■ **Work instructions**
Find each line holding the word "axes" and give the total alone.

━━ Data shown ━━

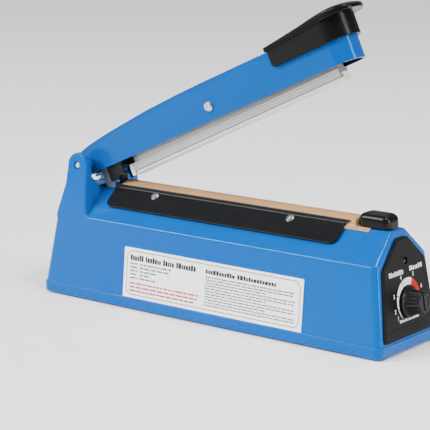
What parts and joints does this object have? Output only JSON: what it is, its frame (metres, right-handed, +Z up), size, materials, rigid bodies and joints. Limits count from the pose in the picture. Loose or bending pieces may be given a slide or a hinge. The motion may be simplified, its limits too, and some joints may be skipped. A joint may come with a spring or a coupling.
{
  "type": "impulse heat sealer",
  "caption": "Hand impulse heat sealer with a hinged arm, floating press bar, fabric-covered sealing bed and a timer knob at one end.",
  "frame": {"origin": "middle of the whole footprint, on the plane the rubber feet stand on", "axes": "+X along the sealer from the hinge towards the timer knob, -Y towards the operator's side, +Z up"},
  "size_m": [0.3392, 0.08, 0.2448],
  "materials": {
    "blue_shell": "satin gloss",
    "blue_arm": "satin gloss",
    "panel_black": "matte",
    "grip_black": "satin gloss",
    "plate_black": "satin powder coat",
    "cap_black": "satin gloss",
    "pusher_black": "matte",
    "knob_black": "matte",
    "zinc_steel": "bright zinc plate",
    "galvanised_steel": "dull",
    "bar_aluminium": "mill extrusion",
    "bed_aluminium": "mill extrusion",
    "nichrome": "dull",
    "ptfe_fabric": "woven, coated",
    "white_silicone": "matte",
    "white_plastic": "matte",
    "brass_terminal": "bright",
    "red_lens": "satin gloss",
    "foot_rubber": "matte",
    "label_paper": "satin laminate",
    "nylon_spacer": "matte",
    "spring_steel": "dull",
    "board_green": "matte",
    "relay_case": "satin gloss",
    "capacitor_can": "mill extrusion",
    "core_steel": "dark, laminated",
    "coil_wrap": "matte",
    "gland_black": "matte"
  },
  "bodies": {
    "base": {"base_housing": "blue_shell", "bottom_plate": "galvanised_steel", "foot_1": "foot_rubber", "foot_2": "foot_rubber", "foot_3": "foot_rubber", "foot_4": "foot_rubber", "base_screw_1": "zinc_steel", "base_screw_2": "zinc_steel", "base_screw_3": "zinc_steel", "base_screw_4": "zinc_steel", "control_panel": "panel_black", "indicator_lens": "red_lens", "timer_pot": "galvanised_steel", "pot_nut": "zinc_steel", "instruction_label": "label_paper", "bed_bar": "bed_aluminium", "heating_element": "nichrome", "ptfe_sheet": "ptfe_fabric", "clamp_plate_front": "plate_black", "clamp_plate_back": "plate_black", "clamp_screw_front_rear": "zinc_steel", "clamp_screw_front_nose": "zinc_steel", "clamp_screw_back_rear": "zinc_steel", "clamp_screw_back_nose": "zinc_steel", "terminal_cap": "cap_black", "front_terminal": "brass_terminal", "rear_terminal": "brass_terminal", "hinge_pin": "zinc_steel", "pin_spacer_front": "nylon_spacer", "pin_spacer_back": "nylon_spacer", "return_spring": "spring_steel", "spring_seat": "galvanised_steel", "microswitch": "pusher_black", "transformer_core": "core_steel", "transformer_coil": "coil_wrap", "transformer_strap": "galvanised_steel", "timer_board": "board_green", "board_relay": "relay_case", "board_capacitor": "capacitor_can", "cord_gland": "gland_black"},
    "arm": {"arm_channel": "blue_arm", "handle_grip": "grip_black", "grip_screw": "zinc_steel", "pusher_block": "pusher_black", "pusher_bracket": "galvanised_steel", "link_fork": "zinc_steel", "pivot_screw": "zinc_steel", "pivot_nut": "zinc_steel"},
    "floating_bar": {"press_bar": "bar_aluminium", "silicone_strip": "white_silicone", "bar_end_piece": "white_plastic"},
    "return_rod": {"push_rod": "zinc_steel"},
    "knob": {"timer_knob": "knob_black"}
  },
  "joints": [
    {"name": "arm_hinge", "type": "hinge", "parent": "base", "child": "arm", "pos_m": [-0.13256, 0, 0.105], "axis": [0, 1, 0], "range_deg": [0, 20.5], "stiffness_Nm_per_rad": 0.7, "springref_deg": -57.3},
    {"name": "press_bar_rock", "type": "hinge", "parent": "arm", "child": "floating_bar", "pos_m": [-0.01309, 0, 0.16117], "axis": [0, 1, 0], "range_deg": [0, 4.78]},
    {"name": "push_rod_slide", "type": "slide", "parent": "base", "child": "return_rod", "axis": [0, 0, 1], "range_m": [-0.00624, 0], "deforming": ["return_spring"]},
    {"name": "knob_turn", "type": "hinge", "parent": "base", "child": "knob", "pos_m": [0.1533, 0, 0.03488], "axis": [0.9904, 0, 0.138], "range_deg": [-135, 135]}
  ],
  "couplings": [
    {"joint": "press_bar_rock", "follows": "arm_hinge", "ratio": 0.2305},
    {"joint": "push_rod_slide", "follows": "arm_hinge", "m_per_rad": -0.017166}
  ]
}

━━━
━━ Data shown ━━

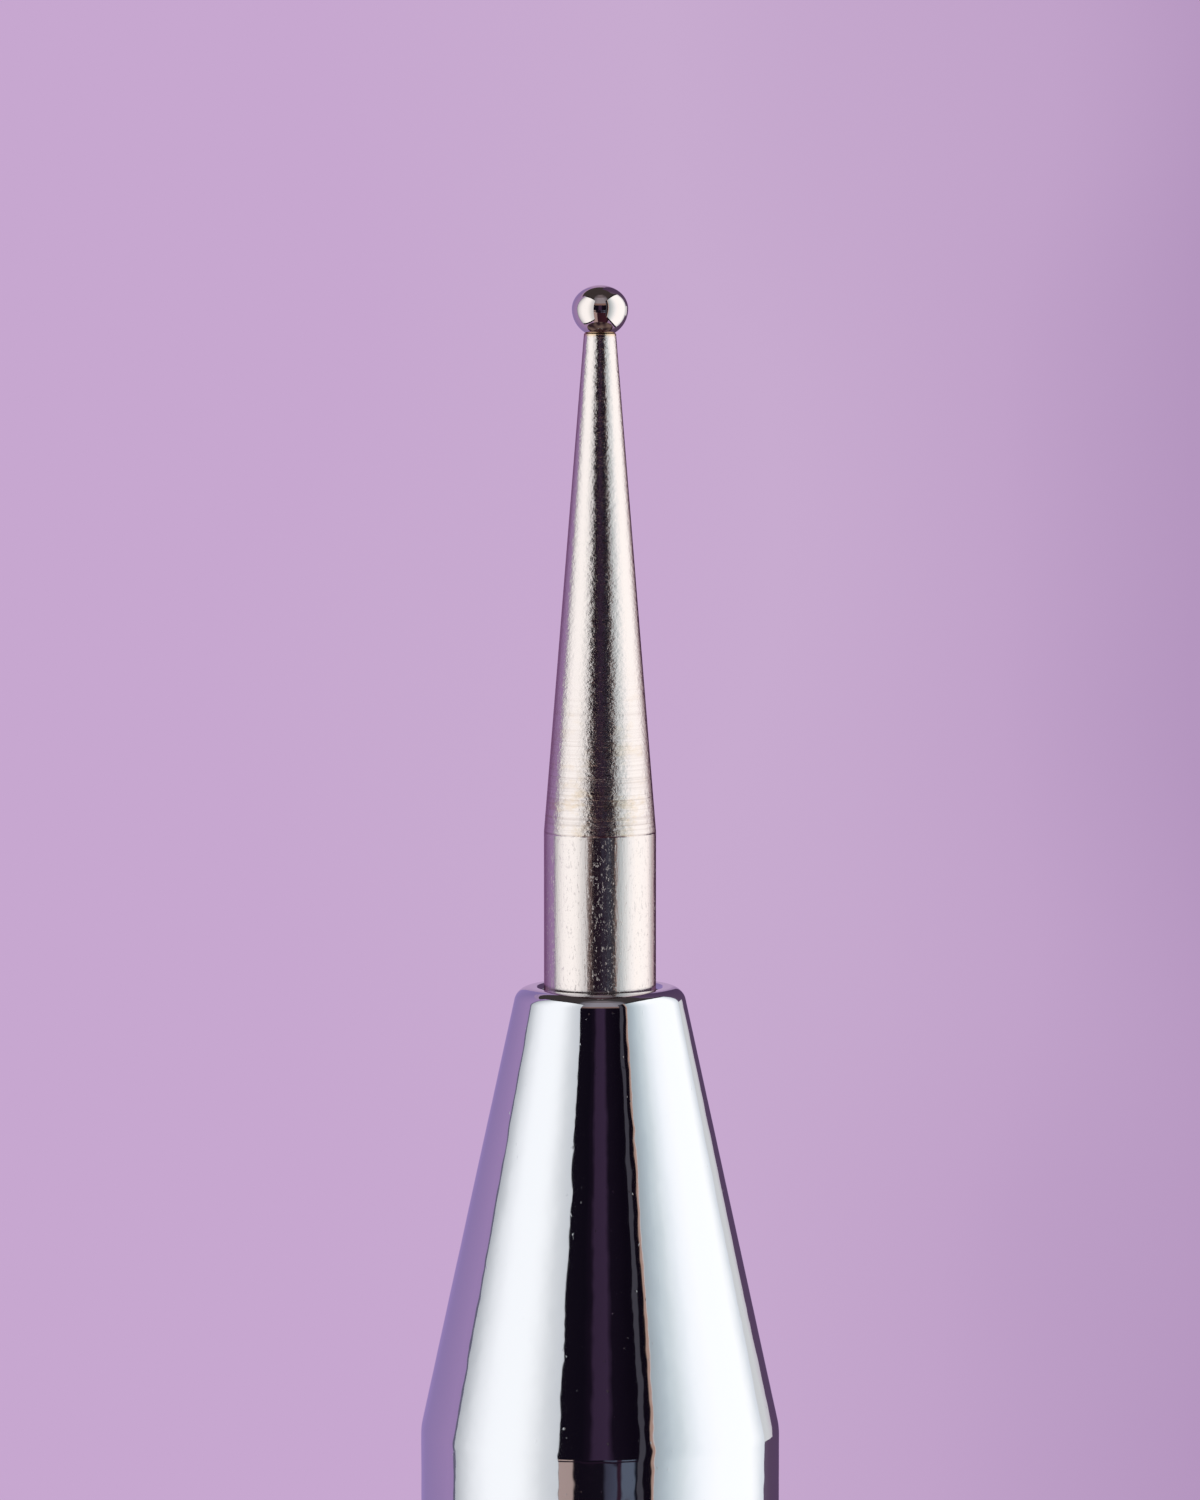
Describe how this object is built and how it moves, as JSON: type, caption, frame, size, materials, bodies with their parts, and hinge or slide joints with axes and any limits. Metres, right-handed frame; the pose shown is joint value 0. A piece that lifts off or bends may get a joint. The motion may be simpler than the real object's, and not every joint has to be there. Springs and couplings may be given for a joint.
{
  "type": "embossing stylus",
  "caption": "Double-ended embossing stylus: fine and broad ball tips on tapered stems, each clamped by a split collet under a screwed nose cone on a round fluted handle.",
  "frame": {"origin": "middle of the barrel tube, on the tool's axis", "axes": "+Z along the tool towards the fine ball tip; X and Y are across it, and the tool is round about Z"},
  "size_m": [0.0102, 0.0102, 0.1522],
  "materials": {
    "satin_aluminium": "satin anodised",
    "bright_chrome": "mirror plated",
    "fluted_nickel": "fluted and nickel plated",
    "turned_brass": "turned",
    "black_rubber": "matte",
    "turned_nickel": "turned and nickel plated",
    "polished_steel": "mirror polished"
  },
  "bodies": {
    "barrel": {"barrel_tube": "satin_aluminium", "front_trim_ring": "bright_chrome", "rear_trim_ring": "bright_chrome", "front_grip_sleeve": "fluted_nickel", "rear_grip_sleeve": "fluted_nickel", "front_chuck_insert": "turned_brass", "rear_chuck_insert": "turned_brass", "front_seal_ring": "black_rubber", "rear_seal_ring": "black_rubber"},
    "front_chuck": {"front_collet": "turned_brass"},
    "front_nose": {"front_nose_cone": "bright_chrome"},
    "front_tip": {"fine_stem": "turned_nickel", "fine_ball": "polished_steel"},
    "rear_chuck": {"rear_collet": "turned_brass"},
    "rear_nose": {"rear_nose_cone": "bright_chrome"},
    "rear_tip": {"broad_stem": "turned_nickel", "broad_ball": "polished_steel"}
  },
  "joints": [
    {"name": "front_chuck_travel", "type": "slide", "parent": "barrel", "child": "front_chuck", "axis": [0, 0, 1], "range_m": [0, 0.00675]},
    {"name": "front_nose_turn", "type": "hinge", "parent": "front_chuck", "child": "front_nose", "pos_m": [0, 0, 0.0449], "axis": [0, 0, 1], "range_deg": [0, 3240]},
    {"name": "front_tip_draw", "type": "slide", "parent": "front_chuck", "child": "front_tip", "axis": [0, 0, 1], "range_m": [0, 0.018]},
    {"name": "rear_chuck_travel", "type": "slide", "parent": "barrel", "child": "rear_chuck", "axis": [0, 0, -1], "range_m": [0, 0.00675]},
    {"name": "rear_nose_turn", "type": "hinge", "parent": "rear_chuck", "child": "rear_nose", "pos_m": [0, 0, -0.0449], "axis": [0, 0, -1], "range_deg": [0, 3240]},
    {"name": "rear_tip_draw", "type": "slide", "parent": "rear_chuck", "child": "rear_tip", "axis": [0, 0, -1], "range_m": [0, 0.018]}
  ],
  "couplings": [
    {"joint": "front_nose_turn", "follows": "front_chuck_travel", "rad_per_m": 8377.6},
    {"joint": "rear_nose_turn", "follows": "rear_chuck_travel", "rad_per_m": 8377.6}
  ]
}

━━━

■ **Problem solution**
3